The quantity pH is defined in terms of the activity of hydrogen(1+) ions (hydrogen ions) in solution:

$pH = − lg [a(H^+)] = − lg [m(H^+) γ_m (H^+) / m^⦵]$

where a$(\ce{H+})$ is the activity of hydrogen ion (hydrogen 1+) in aqueous solution, $(\ce{H+})$(aq), $γ_m(\ce{H+})$ is the activity coefficient of $\ce{H+}$(aq) (molality basis) at molality m$(\ce{H+})$, and m$^⦵ = 1$ mol kg $^{−1}$ is the standard molality.

So since the definition specifically refers to "aqueous solution", pH is undefined unless an aqueous solution is being considered.

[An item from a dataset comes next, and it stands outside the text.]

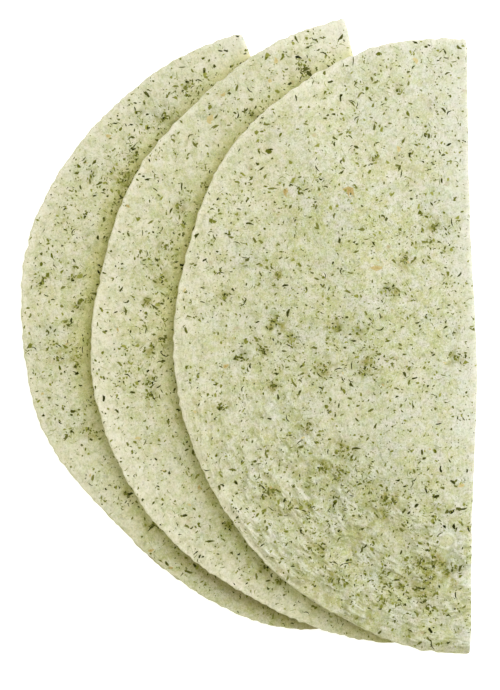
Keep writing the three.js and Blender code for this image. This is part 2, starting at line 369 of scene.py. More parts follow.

There would be a p[H+] in pure acetic acid based upon the self dissociation of acetic acid, where [H+] is the concentration of hydrogen ions in acetic acid solution, but this is not pH according to the IUPAC definition.

According to Acid-Base Equilibria in Glacial Acetic Acid. III. Acidity Scale. Potentiometric Determination of Dissociation Constants of Acids, Bases and Salts J. Am. Chem. Soc., 1956, vol. 78, pages 2974–2979:

the autoprotolysis constant of acetic acid is calculated to be $3.5 \times 10^{-15}$ (pK = 14.45)

Therefore p[H+] = 7.2 for pure acetic acid.

This value is not a measure of acidity, but simply the concentration of solvated hydrogen ions in pure acetic acid.